** Start of Records **

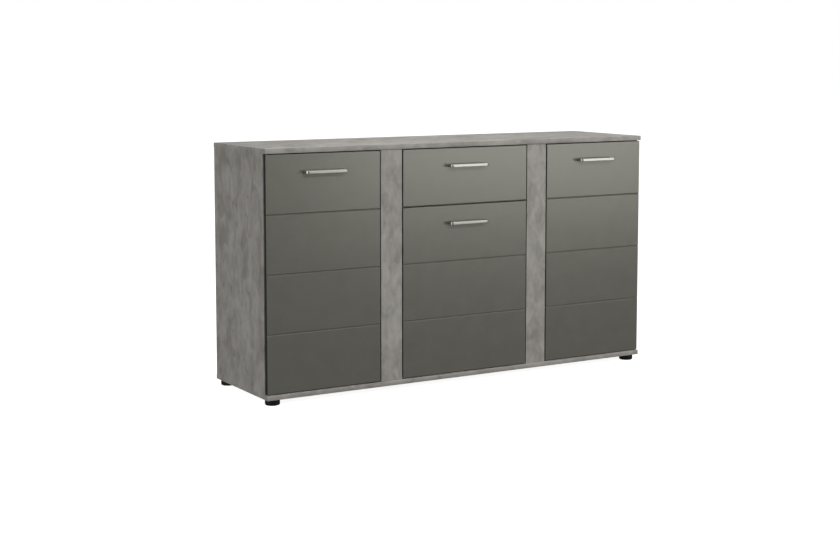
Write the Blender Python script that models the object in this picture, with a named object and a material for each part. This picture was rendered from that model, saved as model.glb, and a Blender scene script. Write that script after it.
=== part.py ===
"""Low three-column sideboard: three hinged doors, one drawer, grooved fronts, bar handles.

Frame: +Z up from the underside of the feet, +X to the right, the fronts face -Y.
The origin is under the middle of the whole object, handles included. Units are metres.
"""

import math

import bmesh
import bpy
from mathutils import Matrix, Vector

# Overall sizes
WIDTH = 1.500
DEPTH = 0.405
BODY_HEIGHT = 0.805
FOOT_HEIGHT = 0.020

# Carcass
BOARD = 0.016
BACK_THICKNESS = 0.003
PILASTER_WIDTH = 0.080
PILASTER_SETBACK = 0.0015
DIVIDER_OVERLAP = 0.00425
EDGE_CHAMFER = 0.0006

# Fronts
FRONT = 0.016
FRONT_RECESS = 0.0025
FRONT_AIR = 0.0015
CENTRE_FRONT_WIDTH = 0.496
FRONT_GAP = 0.00375
END_INSET = 0.003
RUN_GAP = 0.003
DRAWER_GAP = 0.004
SECTIONS = 4
GROOVE_WIDTH = 0.006
GROOVE_DEPTH = 0.003

# Handles
HANDLE_LENGTH = 0.150
HANDLE_HEIGHT = 0.010
HANDLE_REACH = 0.028
HANDLE_BAR = 0.005
HANDLE_LEG = 0.007
HANDLE_CORNER = 0.004
HANDLE_DROP = 0.0585

# Feet
FOOT_RADIUS = 0.025
FOOT_SIDE = 0.0315
FOOT_FRONT = 0.031
FOOT_REAR = 0.025

# Shelves
LOOSE_SHELF_SETBACK = 0.015
LOOSE_SHELF_SIDE_GAP = 0.001
OUTER_SHELVES = 2
CENTRE_SHELVES = 1

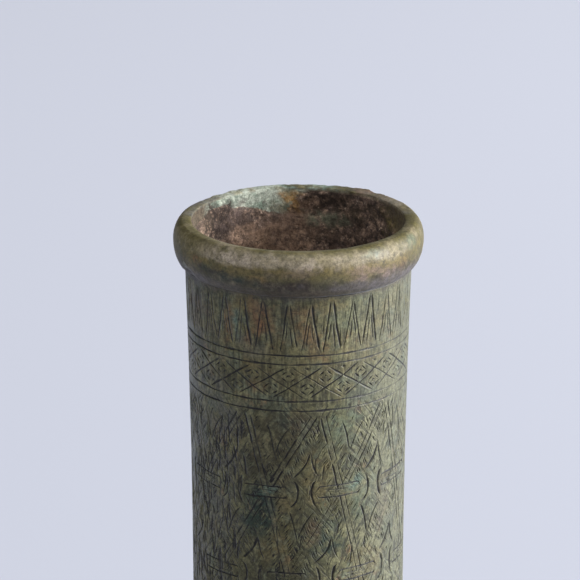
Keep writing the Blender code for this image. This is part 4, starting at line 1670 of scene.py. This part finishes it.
@dataclass(frozen=True)
class BronzePatina:
    """Old bronze: olive patina with placed stains, dirt in the cuts, a painted sheen on the neck's right
    side, a lip that is partly worn and partly a painted highlight, and an earthy mouth.

    Zones are depths below the crest. Waves are a noise's size, detail, roughness and offset, and their reach.
    """

    name: str
    dust: float
    olive: Colour = (0.084, 0.081, 0.036)
    khaki: Colour = (0.135, 0.128, 0.064)
    grey_green: Colour = (0.082, 0.094, 0.060)
    # A painted sheen over the neck's right side.
    right_sheen_grey: Colour = (0.128, 0.136, 0.098)
    strip_pale: Colour = (0.150, 0.146, 0.092)
    soot: Colour = (0.010, 0.0085, 0.008)
    speck: Colour = (0.022, 0.017, 0.012)
    lip_olive: Colour = (0.104, 0.090, 0.034)
    # The lip's pale colour, partly worn metal and partly a painted highlight.
    lip_pale_and_highlight: Colour = (0.222, 0.186, 0.112)
    lip_ochre: Colour = (0.125, 0.094, 0.026)
    lip_dark: Colour = (0.034, 0.027, 0.014)
    lip_under: Colour = (0.070, 0.060, 0.048)
    lip_crest: Colour = (0.088, 0.076, 0.026)
    earth: Colour = (0.360, 0.245, 0.175)
    earth_dark: Colour = (0.090, 0.062, 0.052)
    earth_pale: Colour = (0.620, 0.480, 0.360)
    mauve: Colour = (0.240, 0.180, 0.165)
    bare_brown: Colour = (0.088, 0.064, 0.044)
    bare_tan: Colour = (0.150, 0.118, 0.082)
    verdigris: Colour = (0.185, 0.235, 0.185)
    verdigris_pale: Colour = (0.490, 0.520, 0.430)
    neck_roughness: Place = (0.52, 0.72)
    lip_roughness: Place = (0.50, 0.68)
    earth_roughness: float = 0.95
    gloss: float = 0.42
    dust_roughness: float = 0.35
    dust_tint: Colour = (0.78, 0.84, 1.0)

    khaki_cloud: Cloud = Cloud(11, 5.0, 0.7, 0.0, 0.38, 0.62)
    green_cloud: Cloud = Cloud(8, 5.0, 0.7, 1.3, 0.5, 0.6, 0.0, 0.75)
    umber_cloud: Cloud = Cloud(9, 6.0, 0.75, 2.7, 0.52, 0.7, 0.0, 0.4)
    rust_cloud: Cloud = Cloud(5, 5.0, 0.75, 4.1, 0.57, 0.7, 0.0, 0.5)
    body_cloud: Cloud = Cloud(42, 5.0, 0.6, 35.2, 0.46, 0.6)
    stain_cloud: Cloud = Cloud(2.5, 5.0, 0.75, 6.9, 0.38, 0.56, 0.3, 1.0)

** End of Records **

Reproduce the material above, every line of it, exactly.

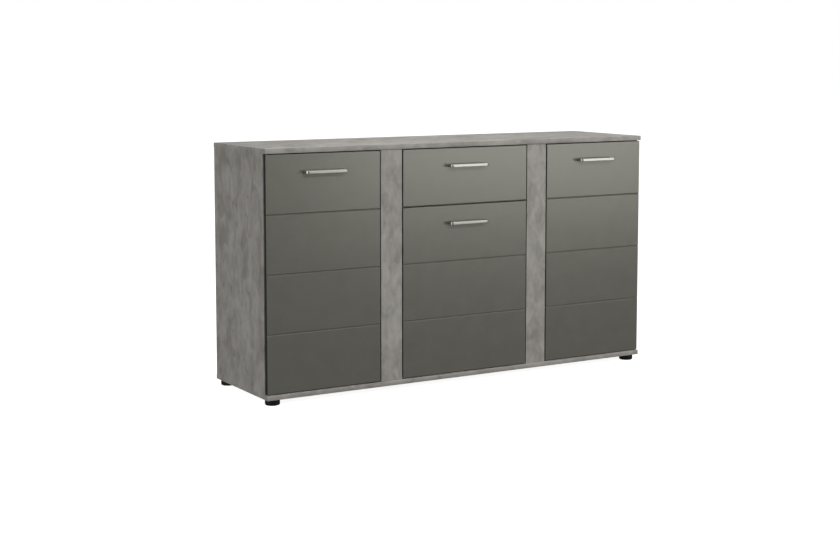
Write the Blender Python script that models the object in this picture, with a named object and a material for each part. This picture was rendered from that model, saved as model.glb, and a Blender scene script. Write that script after it.
=== part.py ===
"""Low three-column sideboard: three hinged doors, one drawer, grooved fronts, bar handles.

Frame: +Z up from the underside of the feet, +X to the right, the fronts face -Y.
The origin is under the middle of the whole object, handles included. Units are metres.
"""

import math

import bmesh
import bpy
from mathutils import Matrix, Vector

# Overall sizes
WIDTH = 1.500
DEPTH = 0.405
BODY_HEIGHT = 0.805
FOOT_HEIGHT = 0.020

# Carcass
BOARD = 0.016
BACK_THICKNESS = 0.003
PILASTER_WIDTH = 0.080
PILASTER_SETBACK = 0.0015
DIVIDER_OVERLAP = 0.00425
EDGE_CHAMFER = 0.0006

# Fronts
FRONT = 0.016
FRONT_RECESS = 0.0025
FRONT_AIR = 0.0015
CENTRE_FRONT_WIDTH = 0.496
FRONT_GAP = 0.00375
END_INSET = 0.003
RUN_GAP = 0.003
DRAWER_GAP = 0.004
SECTIONS = 4
GROOVE_WIDTH = 0.006
GROOVE_DEPTH = 0.003

# Handles
HANDLE_LENGTH = 0.150
HANDLE_HEIGHT = 0.010
HANDLE_REACH = 0.028
HANDLE_BAR = 0.005
HANDLE_LEG = 0.007
HANDLE_CORNER = 0.004
HANDLE_DROP = 0.0585

# Feet
FOOT_RADIUS = 0.025
FOOT_SIDE = 0.0315
FOOT_FRONT = 0.031
FOOT_REAR = 0.025

# Shelves
LOOSE_SHELF_SETBACK = 0.015
LOOSE_SHELF_SIDE_GAP = 0.001
OUTER_SHELVES = 2
CENTRE_SHELVES = 1

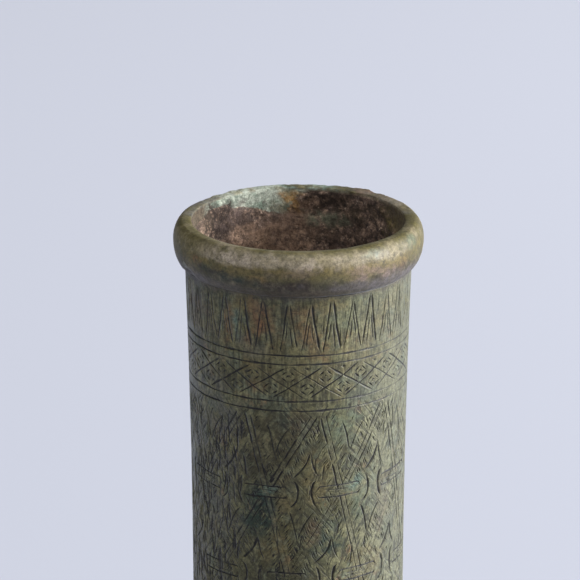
Keep writing the Blender code for this image. This is part 4, starting at line 1670 of scene.py. This part finishes it.
@dataclass(frozen=True)
class BronzePatina:
    """Old bronze: olive patina with placed stains, dirt in the cuts, a painted sheen on the neck's right
    side, a lip that is partly worn and partly a painted highlight, and an earthy mouth.

    Zones are depths below the crest. Waves are a noise's size, detail, roughness and offset, and their reach.
    """

    name: str
    dust: float
    olive: Colour = (0.084, 0.081, 0.036)
    khaki: Colour = (0.135, 0.128, 0.064)
    grey_green: Colour = (0.082, 0.094, 0.060)
    # A painted sheen over the neck's right side.
    right_sheen_grey: Colour = (0.128, 0.136, 0.098)
    strip_pale: Colour = (0.150, 0.146, 0.092)
    soot: Colour = (0.010, 0.0085, 0.008)
    speck: Colour = (0.022, 0.017, 0.012)
    lip_olive: Colour = (0.104, 0.090, 0.034)
    # The lip's pale colour, partly worn metal and partly a painted highlight.
    lip_pale_and_highlight: Colour = (0.222, 0.186, 0.112)
    lip_ochre: Colour = (0.125, 0.094, 0.026)
    lip_dark: Colour = (0.034, 0.027, 0.014)
    lip_under: Colour = (0.070, 0.060, 0.048)
    lip_crest: Colour = (0.088, 0.076, 0.026)
    earth: Colour = (0.360, 0.245, 0.175)
    earth_dark: Colour = (0.090, 0.062, 0.052)
    earth_pale: Colour = (0.620, 0.480, 0.360)
    mauve: Colour = (0.240, 0.180, 0.165)
    bare_brown: Colour = (0.088, 0.064, 0.044)
    bare_tan: Colour = (0.150, 0.118, 0.082)
    verdigris: Colour = (0.185, 0.235, 0.185)
    verdigris_pale: Colour = (0.490, 0.520, 0.430)
    neck_roughness: Place = (0.52, 0.72)
    lip_roughness: Place = (0.50, 0.68)
    earth_roughness: float = 0.95
    gloss: float = 0.42
    dust_roughness: float = 0.35
    dust_tint: Colour = (0.78, 0.84, 1.0)

    khaki_cloud: Cloud = Cloud(11, 5.0, 0.7, 0.0, 0.38, 0.62)
    green_cloud: Cloud = Cloud(8, 5.0, 0.7, 1.3, 0.5, 0.6, 0.0, 0.75)
    umber_cloud: Cloud = Cloud(9, 6.0, 0.75, 2.7, 0.52, 0.7, 0.0, 0.4)
    rust_cloud: Cloud = Cloud(5, 5.0, 0.75, 4.1, 0.57, 0.7, 0.0, 0.5)
    body_cloud: Cloud = Cloud(42, 5.0, 0.6, 35.2, 0.46, 0.6)
    stain_cloud: Cloud = Cloud(2.5, 5.0, 0.75, 6.9, 0.38, 0.56, 0.3, 1.0)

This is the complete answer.